The State of the Union address occupies a supremely weird position in American politics. It's required to at once contain the soaring aspirations of a campaign speech and the wonky detail of a meaty policy speech. Presidents are expected to walk a tightrope between appeasing their base and appealing to the sensibilities of all Americans, including the roughly half that likely would never vote for them. They have to extol America's greatness and still point out the many areas in which America needs work. It's pretty much an impossible task.

For the last six years, President Obama has had to bring a certain grimness to the State of the Union. He had a Great Recession to deal with ("our economy may be weakened and our confidence shaken," he admitted in 2009) and a slow recovery to explain (in 2011, his speech was filled with awkward calls to "win the future," because even though America had "broken the back of this recession," it still faced "challenges that have been decades in the making"). Last night, though, even in front of a Congress packed to the rafters with Republicans, Obama was able to give his first real optimistic State of the Union address, and he did a fine job with it. Early in the speech, Obama said "the shadow of crisis has passed, and the state of the union is strong," which is a long way from the 2012 presidential race, when he had to thread a difficult needle by saying the economy was improving while admitting it was nowhere near recovered yet still assuring everyone that everything was proceeding according to plan.

Obama laid out an ambitious agenda of paid sick leave, an increased minimum wage, improved broadband, community college access for everyone, and increased taxes on the top 1 percent. It sounded good. It sounded like something we should aspire to. Frankly, I wonder how the 2014 elections might have turned out if Democrats around the country ran on this platform, rather than the centrist mishmash they presented to the American people. But Council Member Kshama Sawant was right to point out in her socialist response to the State of the Union that most of these plans won't see the light of day this year. The Republican Party will ignore them, or malign them, or grind them into paste. Why, then, did Obama spend so much time talking about them?

Because that's what State of the Union addresses are for. Obama was providing a vision for the country, for his party, and for the Democrats who'll be running for his job over the next two years. He was giving them something to fight for, and articulating those causes directly to the American people. He ensured that income inequality will be a topic of debate for the next year. He moved a discussion about the rising costs of higher education back into the public sphere. He shamed our piss-poor internet infrastructure. That's what politics is all about.

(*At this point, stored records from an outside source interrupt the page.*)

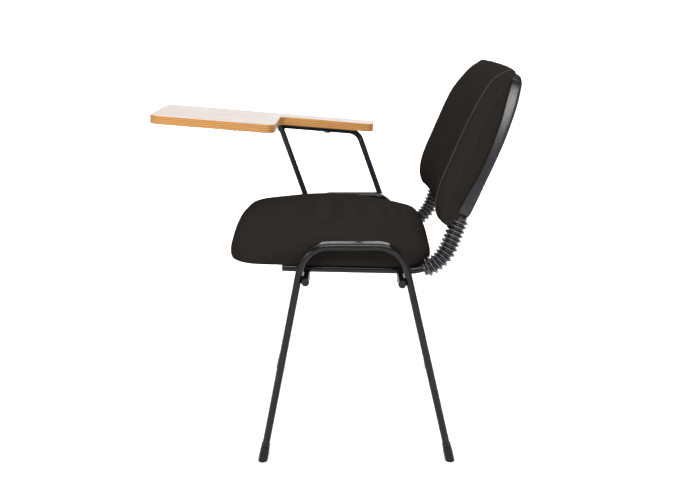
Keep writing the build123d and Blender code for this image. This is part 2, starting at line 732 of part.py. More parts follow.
def back_tee_nuts():
    """Flanged nuts let into the front of the board."""
    nuts = []
    flange_rear = BACK_BOARD_FRONT + TEE_FLANGE_THICKNESS
    barrel_rear = flange_rear + TEE_BARREL_LENGTH
    for x, height in BACK_BOLT_PLACES:
        barrel = back_disc(x, height, flange_rear, barrel_rear, TEE_BARREL_RADIUS)
        flange = back_disc(x, height, BACK_BOARD_FRONT, flange_rear, TEE_FLANGE_RADIUS)
        bore = back_disc(x, height, BACK_BOARD_FRONT - 1, barrel_rear, SEAT_BOLT_RADIUS)
        nuts += (barrel + flange - bore).solids()
    return Compound(nuts)


# ---- Writing tablet ----


def tablet_outline():
    """A wide writing surface that narrows at its left rear to an armrest."""
    points = [
        (TABLET_OUTER_X, TABLET_FRONT_Y),
        (TABLET_INNER_X, TABLET_FRONT_Y),
        (TABLET_INNER_X, TABLET_STEP_Y),
        (TABLET_ARM_INNER_X, TABLET_STEP_Y),
        (TABLET_ARM_INNER_X, TABLET_REAR_Y),
        (TABLET_OUTER_X, TABLET_REAR_Y),
    ]
    radii = [
        TABLET_FRONT_CORNER,
        TABLET_FRONT_CORNER,
        TABLET_STEP_OUTER_CORNER,
        TABLET_STEP_INNER_CORNER,
        TABLET_REAR_CORNER,
        TABLET_REAR_CORNER,
    ]
    return make_face(FilletPolyline(*points, radius=radii, close=True))


def tablet_layer(bottom, top):
    """One flat layer of the tablet inside its edge strip."""
    inside = offset(tablet_outline(), -LIPPING_WIDTH)
    return TABLET_FRAME * Pos(0, 0, bottom) * extrude(inside, amount=top - bottom)


def tablet_lipping():
    """The solid-wood strip glued round the edge."""
    ring = extrude(tablet_outline(), amount=TABLET_THICKNESS)
    rims = ring.faces().sort_by(Axis.Z)
    arrises = rims[0].outer_wire().edges() + rims[-1].outer_wire().edges()
    ring = fillet(arrises, LIPPING_ROUND)
    ring -= extrude(offset(tablet_outline(), -LIPPING_WIDTH), amount=TABLET_THICKNESS)
    return TABLET_FRAME * ring


def tablet_point(x, y, depth):
    """A point in the tablet's plane, a depth below its underside."""
    place = TABLET_FRAME * Pos(x, y, -depth)
    return place.position


def rear_arm_direction():
    """The way the arm's rear upright points."""
    corner = tablet_point(ARM_X, ARM_REAR_CORNER_Y, ARM_RADIUS)
    return (corner - Vector(ARM_X, CROSS_REAR_Y, CROSS_REAR_HEIGHT)).normalized()


def arm_path():
    """Up behind, forward under the armrest and inward under the writing surface."""
    bolt_point = Vector(ARM_X, CROSS_REAR_Y, CROSS_REAR_HEIGHT)
    return FilletPolyline(
        bolt_point - rear_arm_direction() * ARM_TAIL,
        tablet_point(ARM_X, ARM_REAR_CORNER_Y, ARM_RADIUS),
        tablet_point(ARM_X, ARM_LOOP_START_Y, ARM_RADIUS),
        tablet_point(ARM_LOOP_X, ARM_LOOP_Y, ARM_RADIUS),
        tablet_point(ARM_END_X, ARM_END_Y, ARM_RADIUS),
        radius=[ARM_REAR_BEND, *ARM_LOOP_BENDS],
    )


def front_rod_ends():
    """Bottom and top of the front rod, and the way it points."""
    bolt_point = Vector(ARM_X, CROSS_FRONT_Y, CROSS_FRONT_HEIGHT)
    top = tablet_point(FRONT_ROD_TOP_X, FRONT_ROD_TOP_Y, ARM_RADIUS)
    direction = (top - bolt_point).normalized()
    return bolt_point - direction * ARM_TAIL, top, direction


def arm_core():
    return swept(arm_path(), Circle(ARM_RADIUS))


def arm_bolt_hole(end):
    return cross_rod(end, ARM_X - ARM_DIAMETER, ARM_X + ARM_DIAMETER, ARM_BOLT_RADIUS)


def screw_places():
    """Where the tablet's screws go through the arm tube, in the tablet's own x and y."""
    places = [(ARM_X, TABLET_SCREW_ON_RUN)]
    for share in TABLET_SCREWS_ON_LOOP:
        x = ARM_LOOP_X + (ARM_END_X - ARM_LOOP_X) * share
        y = ARM_LOOP_Y + (ARM_END_Y - ARM_LOOP_Y) * share
        places.append((x, y))
    return places


def tablet_arm_tube():
    """The bent round tube, drilled for its bolt and for the tablet's screws."""
    tube = arm_core() - swept(arm_path(), Circle(ARM_RADIUS - ARM_WALL))
    tube -= arm_bolt_hole("rear")
    for x, y in screw_places():
        tube -= disc(TABLET_FRAME, x, y, -2 * ARM_DIAMETER, ARM_WALL, SCREW_RADIUS)
    return tube


def tablet_front_rod():
    """The straight round tube, coped to the tube that it meets."""
    start, top, _ = front_rod_ends()
    rod = rod_between(start, top, ARM_RADIUS) - rod_between(start, top, ARM_RADIUS - ARM_WALL)
    rod -= arm_core()
    rod -= arm_bolt_hole("front")
    return rod.solids().sort_by(SortBy.VOLUME)[-1]


def tablet_arm_weld():
    """The bead round the top of the front rod."""
    start, top, direction = front_rod_ends()
    bead = rod_between(top - direction * ARM_WELD_LENGTH, top, ARM_WELD_RADIUS)
    bead -= rod_between(start, top, ARM_RADIUS)
    bead -= arm_core()
    reach = 4 * ARM_DIAMETER
    place = Pos(FRONT_ROD_TOP_X, FRONT_ROD_TOP_Y, -ARM_RADIUS - reach / 2)
    below_arm = TABLET_FRAME * place * Box(reach, reach, reach)
    return (bead & below_arm).solids().sort_by(SortBy.VOLUME)[-1]


def arm_plug(point, outward):
    """A domed plastic plug in an open end of the arm's tubes."""
    shank = rod_between(point - outward * ARM_PLUG_SHANK_LENGTH, point, ARM_RADIUS - ARM_WALL)
    head = rod_between(point, point + outward * PLUG_HEAD_THICKNESS, ARM_RADIUS)
    end_face = head.faces().sort_by_distance(point + outward * ARM_DIAMETER)[0]
    return shank + fillet(end_face.edges(), PLUG_HEAD_ROUND)


def tablet_arm_plugs():
    """Plugs in both ends of the arm and in the bottom of the front rod."""
    path = arm_path()
    start, _, direction = front_rod_ends()
    plugs = [
        arm_plug(path @ 0, (path % 0) * -1),
        arm_plug(path @ 1, path % 1),
        arm_plug(start, direction * -1),
    ]
    return Compound([solid for plug in plugs for solid in plug.solids()])


def arm_bolts():
    """Shouldered bolts through the rods' lower ends into the cross tubes."""
    bolts = []
    head_x = ARM_X - ARM_RADIUS - ARM_PLAY
    for end in ("front", "rear"):
        shank = cross_rod(end, head_x, ARM_INSERT_LENGTH - CROSS_HALF_LENGTH, ARM_BOLT_RADIUS)
        head = cross_rod(end, head_x - ARM_HEAD_THICKNESS, head_x, ARM_HEAD_RADIUS)
        bolts += (shank + head).solids()
    return Compound(bolts)


def arm_spacers():
    """Rings on the arm's bolts between the rods and the cross tubes."""
    spacers = []
    rod_side = ARM_X + ARM_RADIUS + ARM_PLAY
    for end in ("front", "rear"):
        spacer = cross_rod(end, rod_side, -CROSS_HALF_LENGTH, ARM_SPACER_RADIUS)
        spacer -= cross_rod(end, rod_side, -CROSS_HALF_LENGTH, ARM_BOLT_RADIUS)
        spacers += spacer.solids()
    return Compound(spacers)


def arm_threaded_inserts():
    """Threaded rings in the right ends of the cross tubes."""
    inserts = []
    inner_end = ARM_INSERT_LENGTH - CROSS_HALF_LENGTH
    for end in ("front", "rear"):
        insert = cross_rod(end, -CROSS_HALF_LENGTH, inner_end, CROSS_RADIUS - CROSS_WALL)
        insert -= cross_rod(end, -CROSS_HALF_LENGTH, inner_end, ARM_BOLT_RADIUS)
        inserts += insert.solids()
    return Compound(inserts)


def screw_room():
    """The holes that the tablet's screws cut in its layers."""
    return [disc(TABLET_FRAME, x, y, -1, SCREW_DEPTH, SCREW_RADIUS) for x, y in screw_places()]


def tablet_screws():
    """Pan-head screws up through the arm tube into the tablet."""
    screws = []
    head_top = -ARM_DIAMETER - WASHER_THICKNESS
    head_bottom = head_top - SCREW_HEAD_THICKNESS
    for x, y in screw_places():
        shank = disc(TABLET_FRAME, x, y, head_top, SCREW_DEPTH, SCREW_RADIUS)
        head = disc(TABLET_FRAME, x, y, head_bottom, head_top, SCREW_HEAD_RADIUS)
        screws += (shank + head).solids()
    return Compound(screws)


def tablet_screw_washers():
    """A broad washer under the arm tube for each screw."""
    washers = []
    top = -ARM_DIAMETER
    bottom = top - WASHER_THICKNESS
    for x, y in screw_places():
        washer = disc(TABLET_FRAME, x, y, bottom, top, WASHER_RADIUS)
        washer -= disc(TABLET_FRAME, x, y, bottom, top, SCREW_RADIUS)
        washers += washer.solids()
    return Compound(washers)


def without(solid, cutters):
    for cutter in cutters:
        solid -= cutter
    return solid


# ---- All the nodes ----

nodes = {}
for side_name, side_sign in SIDES.items():
    nodes[f"side_frame_{side_name}"] = oval_tube(frame_path(side_sign * FRAME_X))
    for end_name in ("front", "rear"):
        nodes[f"foot_ferrule_{end_name}_{side_name}"] = foot_ferrule(side_sign * FRAME_X, end_name)
    nodes[f"back_support_{side_name}"] = back_support(side_sign * SUPPORT_X)
    nodes[f"support_plug_{side_name}"] = support_plug(side_sign * SUPPORT_X)
    nodes[f"bellows_{side_name}"] = bellows(side_sign * SUPPORT_X)
for end_name in ("front", "rear"):
    nodes[f"cross_tube_{end_name}"] = cross_tube(end_name)
    nodes[f"cross_tube_plug_{end_name}"] = cross_plug(end_name)
nodes["frame_welds"] = frame_welds()
nodes["seat_cushion"] = seat_cushion()
nodes["seat_board"] = seat_board()
nodes["seat_underside_cover"] = seat_underside_cover()
nodes["seat_bolts"] = seat_bolts()
nodes["seat_bolt_saddles"] = seat_bolt_saddles()
nodes["seat_tee_nuts"] = seat_tee_nuts()
nodes["back_cushion"] = back_cushion()
nodes["back_board"] = back_board()
nodes["back_shell"] = back_shell()
nodes["back_shell_clips"] = shell_clips()
nodes["back_bolts"] = back_bolts()
nodes["back_tee_nuts"] = back_tee_nuts()
screw_holes = screw_room()
core_top = TABLET_THICKNESS - LAMINATE_THICKNESS
nodes["tablet_core"] = without(tablet_layer(LAMINATE_THICKNESS, core_top), screw_holes)
nodes["tablet_top_laminate"] = tablet_layer(core_top, TABLET_THICKNESS)
nodes["tablet_bottom_laminate"] = without(tablet_layer(0, LAMINATE_THICKNESS), screw_holes)
nodes["tablet_edge_lipping"] = tablet_lipping()
nodes["tablet_arm_tube"] = tablet_arm_tube()
nodes["tablet_front_rod"] = tablet_front_rod()
nodes["tablet_arm_weld"] = tablet_arm_weld()
nodes["tablet_arm_plugs"] = tablet_arm_plugs()
nodes["arm_bolts"] = arm_bolts()
nodes["arm_spacers"] = arm_spacers()
nodes["arm_threaded_inserts"] = arm_threaded_inserts()
nodes["tablet_screws"] = tablet_screws()
nodes["tablet_screw_washers"] = tablet_screw_washers()

# Middle of the bounding box: tablet edge to plug head across, tablet front to shell rear along
BOX_MIDDLE_X = (TABLET_OUTER_X + CROSS_HALF_LENGTH + PLUG_HEAD_THICKNESS) / 2
shell_rear_depth, shell_rear_height = SHELL_LINE[-2]
SHELL_REAR_Y = (
    BACK_LINE_Y
    + (shell_rear_depth + plan_sag(BACK_PROFILE_X)) * cos(radians(BACK_LEAN))
    + shell_rear_height * sin(radians(BACK_LEAN))
)
BOX_MIDDLE_Y = (TABLET_FRONT_Y * TABLET_COS + SHELL_REAR_Y) / 2
to_origin = Pos(-BOX_MIDDLE_X, -BOX_MIDDLE_Y, 0)
for node_name, solid in nodes.items():
    export_step(to_origin * solid, f"parts/{node_name}.step")
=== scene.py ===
import json
from math import atan2, cos, pi, radians, sin, sqrt, tan

import bmesh
import bpy
from mathutils import Matrix, Vector
from mathutils.kdtree import KDTree


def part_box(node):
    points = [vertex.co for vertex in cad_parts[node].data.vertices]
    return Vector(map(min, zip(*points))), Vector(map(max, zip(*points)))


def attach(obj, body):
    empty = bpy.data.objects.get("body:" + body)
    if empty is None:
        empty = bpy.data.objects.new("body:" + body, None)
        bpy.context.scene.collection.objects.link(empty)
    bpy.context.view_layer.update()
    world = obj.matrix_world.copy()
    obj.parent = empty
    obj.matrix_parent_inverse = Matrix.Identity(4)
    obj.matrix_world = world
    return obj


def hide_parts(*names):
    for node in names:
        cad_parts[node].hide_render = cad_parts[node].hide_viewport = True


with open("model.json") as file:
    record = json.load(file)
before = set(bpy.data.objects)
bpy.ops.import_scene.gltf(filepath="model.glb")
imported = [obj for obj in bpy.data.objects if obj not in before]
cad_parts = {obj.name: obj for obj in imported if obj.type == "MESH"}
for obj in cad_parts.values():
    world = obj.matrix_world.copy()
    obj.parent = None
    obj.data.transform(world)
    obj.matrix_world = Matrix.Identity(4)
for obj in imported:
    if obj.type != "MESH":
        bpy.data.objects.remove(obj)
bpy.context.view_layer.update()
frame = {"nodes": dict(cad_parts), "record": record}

NODES = frame["nodes"]
BODY = "root"

# ---------------------------------------------------------------- places


def middle(node):
    low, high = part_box(node)
    return Vector([(a + b) / 2 for a, b in zip(low, high)])


FRONT_TUBE = middle("cross_tube_front")
REAR_TUBE = middle("cross_tube_rear")
TUBE_R = 0.008
SEAT_TILT = atan2(FRONT_TUBE.z - REAR_TUBE.z, REAR_TUBE.y - FRONT_TUBE.y)
MID_X = middle("seat_cushion").x
SUPPORT_X = 0.212
BACK_LEAN = radians(20)
BACK_SETBACK = 0.11067
BACK_RISE = 0.113
TABLET_TILT = radians(4.7)

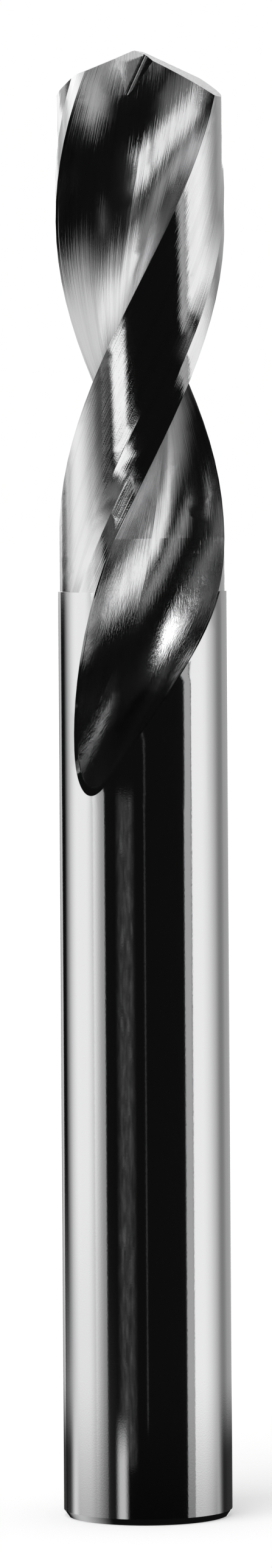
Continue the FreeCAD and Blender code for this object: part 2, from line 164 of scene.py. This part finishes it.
SCREENS = (
    Screen(
        "front_low", ((80.0, -37, -2), (83, -43, -3), (90, -50, -3.5)),
        (1.35, 1.45), (0.25, 0.08, 0.12, 0.15), radius=32,
    ),
    Screen(
        "front_high", ((96, -44, -6), (104, -50, -11), (116, -56, -16), (128.6, -72, -26), (142, -85, -34)),
        (1.25, 1.35), (0.2, 0.08, 0.08, 0.1), radius=60,
    ),
    Screen(
        "front_flag", ((73, -48, 6), (79.8, -48, 6)),
        (CLOTH_LEVEL, CLOTH_LEVEL), (0.1, 0.1, 0.15, 0.05), radius=32, shade=1.0,
    ),
    Screen(
        "front_skirt", ((79, -120, -40), (110, -120, -60)),
        (0.2, 0.5), (0.3, 0.3, 0.15, 0.1), radius=32,
    ),
    Screen(
        "right_skirt", ((90, -12, 34), (114, -34, 22)),
        (0.32, 0.05), (0.25, 0.4, 0.4, 0.1), radius=32,
    ),
    Screen(
        "left_shade", ((56, -94, -52), (92, -94, -52)),
        (0.0, 0.0), (0.9, 0.02, 0.3, 0.1), radius=31, shade=0.85,
    ),
    Screen(
        "front_strip", ((62.4, -39.3, -18.9), (66.1, -40.8, -18.9), (74.5, -46.4, -19.7)),
        (1.5, 1.5), (0.25, 0.1, 0.05, 0.1),
    ),
    Screen(
        "front_foot", ((62.4, -20.5, -4.4), (65, -20.5, -4.4)),
        (1.4, 1.1), (0.06, 0.4, 0.15, 0.25),
    ),
    Screen(
        "gash_glint", ((152, 18, 42), (167, 18, 42)),
        (0.5, 0.5), (0.2, 0.2, 0.2, 0.2),
    ),
    Screen(
        "mottled_high", ((56.6, -49.9, -28.7), (61.4, -48.4, -28.7)),
        (0.12, 0.12), (0.1, 0.1, 0.1, 0.1), radius=59, mottled=True,
    ),
    Screen(
        "low_flag", ((46, -52, -6), (61.8, -52, -6)),
        (CLOTH_LEVEL, CLOTH_LEVEL), (0.1, 0.1, 0.1, 0.05), radius=60, shade=1.0,
    ),
    Screen(
        "mottled_low", ((-0.4, -37.8, -10.6), (42.8, -37.8, -10.6)),
        (0.06, 0.06), (0.35, 0.35, 0.02, 0.02), radius=32, mottled=True,
    ),
    Screen(
        "thin_line", ((2, -0.5, 1.5), (57, -0.5, 1.5)),
        (0.05, 0.05), (0.3, 0.3, 0.02, 0.02), radius=32,
    ),
    Screen(
        "low_patch", ((-8, -42, -23), (3.4, -42, -23)),
        (0.7, 0.9), (0.4, 0.4, 0.1, 0.3), radius=32,
    ),
    Screen(
        "low_shade_right", ((-18.2, 109, 178), (-3.4, 109, 178)),
        (0.0, 0.0), (0.25, 0.05, 0.1, 0.4), shade=0.9,
    ),
    Screen(
        "low_shade_left", ((-18.2, -178, -116), (-3.4, -178, -116)),
        (0.0, 0.0), (0.05, 0.25, 0.1, 0.4), shade=0.9,
    ),
    Screen(
        "low_shade_front", ((-18.2, -116, 116), (-2.2, -116, 116)),
        (0.0, 0.0), (0.05, 0.05, 0.1, 0.9), radius=99, shade=0.5,
    ),
)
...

Additionally, President Obama forced the Republicans to demonstrate their position as the Party of No. Here's an incomplete list of things Republicans refused to applaud last night: equal pay for women, the end of torture as an American interrogation tactic, easier access to community college, tax breaks for the middle class, a higher minimum wage, affordable childcare, the rejection of "offensive stereotypes of Muslims," and the "condemn[ation of] the persecution of women, or religious minorities, or people who are lesbian, gay, bisexual, or transgender." That's some cartoon villain bullshit, right there. They basically refused to cheer for anything but straight white Christian businessmen.

And Iowa senator Jodi Ernst's rebuttal didn't help that perception of the Republican Party, either. Ernst awkwardly tried to rebrand the Keystone Pipeline as the "Keystone Jobs Bill" (even though the bill would only "create" 35 permanent jobs), which only served to further cement the idea that Republicans are in the pocket of Big Oil. She talked about cutting the size of government, which, to a lot of Americans who happen to work for the government, sounded like the sound of more layoffs on the way. She talked about cutting regulations, which sounds to ordinary people like Congress getting too friendly with lobbyists. It's the same tired message Republicans keep pumping out, even though the national conversation has changed significantly over the last five years.

Florida representative Curt Clawson's Teabagger rebuttal was even worse, because it didn't have the discipline of Ernst's short speech. Instead, Clawson ranted about small government and staying out of bad wars at the same time that he proposed fortifying our borders and hunting down enemies abroad. Gone are the days when Teabaggers pretended to care about fiscal responsibility above all; now they're just for everything George W. Bush said he was for, and it's impossible to discern a difference between them and the mainstream Republican Party. Clawson's speech to me sounded a lot like the farting cadence of a deflating balloon; if it wasn't the Tea Party's last gasp, it sure did a fine impression of it.